Havia uns tempos em que nos apresentavamos no técnico como vindo do "edifício lá do fundo", pois já que lá também está a matemática, ser de Física vindo de um daqueles departamentos até acabava por parecer cool. Hoje resta-nos o desespero, quando nos fazem a pergunta, de improvisar depressa uma forma de desviar a conversa para a reprodução assistida dos caracóis gigantes nas Galápagos; de facto, ser de Física tornou-se oficialmente a pior forma de geekismo conhecida, pior até que ser matemático, provavelmente porque eles acharam a forma de introduzir raparigas no departamento deles sem ter que criar um curso que as vá roubar a medicina. Os de letras, curiosos sempre na forma como se desenrolam as vidas dessas estranhas e misteriosas criaturas científicas, decerto gostariam de poder ter a oportunidade de conhecer um dia na pele do nerd de Física. Assim começa:
O Zé 'Pi-à-Quarta' (alcunha que lhe foi dada pelos outros como ele, pois quando chegou ao curso sabia os 298 primeiros dígitos do Pi elevado à quarta) acorda de manhã com o despertador a tocar às 6h48 - no seu referencial próprio -, levanta-se, dá uma volta à casa, lava os dentes e repara numa coisa curiosa no telemóvel; regressa então assim à cama pois afinal é domingo e ele esqueceu-se pela segunda vez neste fim-de-semana de desligar o despertador. Durante o caminho de volta para a cama não pensa em como foi parvo mas procura perceber como é que o despertador pode tocar a horas diferentes em dias diferentes sem violar a uniformidade fundamental do tempo e a periodicidade de Poincaré dos sistemas clássicos. Reza para que a violação de CP seja provada para que ele possa passar a mudar a hora do despertador sem sentir que está a fazer algo de cosmicamente errado.

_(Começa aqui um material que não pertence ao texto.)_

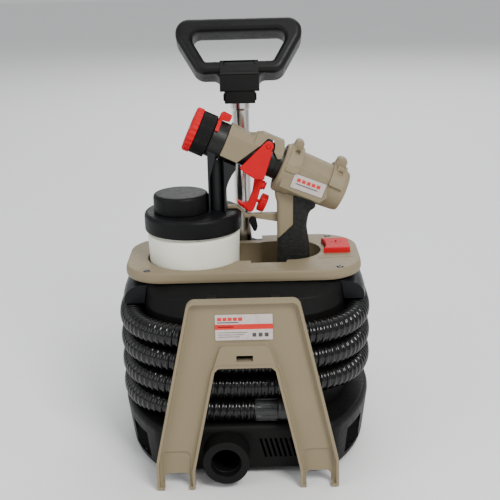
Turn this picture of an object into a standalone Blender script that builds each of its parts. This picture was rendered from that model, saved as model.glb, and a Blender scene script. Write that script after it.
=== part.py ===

No dia seguinte acorda à uma da tarde.
Ao chegar à faculdade decide espontâneamente faltar á aula de Mecânica Quântica VI e juntamente com os seus 3 colegas de ano e juntam-se ao professor que está na esplanada a apanhar sol. Durante a sua conversa definem o que é uma conversa de merda, quantos segundos de silêncio tem de haver entre cada frase para que esta seja uma frase de merda e ainda aplicam o formalismo lagrangeano às forças que levam todas as ideias que surgem para regiões de discussão censuráveis, encontrando leis de conservação, aproximações a grandes distânicias e verificações experimentais possíveis; são capazes ainda de arranjar uma analogia com a física do corpo negro. Entretanto fizeram uma estatística sobre a beleza das gajas que viram passar e mostraram a todos os seus colegas de curso para verem como elas são poucas.
Isto é o que as pessoas pensam. Na realidade, os físicos nunca faltam às aulas e a sua vivência social é integralmente feita na biblioteca. Os físicos são pessoas sérias, pois cabe-lhes a eles explicar o universo e deles depende também o futuro da tecnologia.
Claro que um físico não resolve uma equação em palco diante de milhões de fãs histéricos durante um festival de verão, mas compensa atravessando alegremente as portas de vidro fechadas, esperando por várias horas que o almoço aqueça quando ele está a aquecer o bico do fogão errado ou quando consegue fazer 18 piadas diferentes sobre unidades de energia. Os físicos não são nem geeks nem nerds. São simplesmente "diferentes".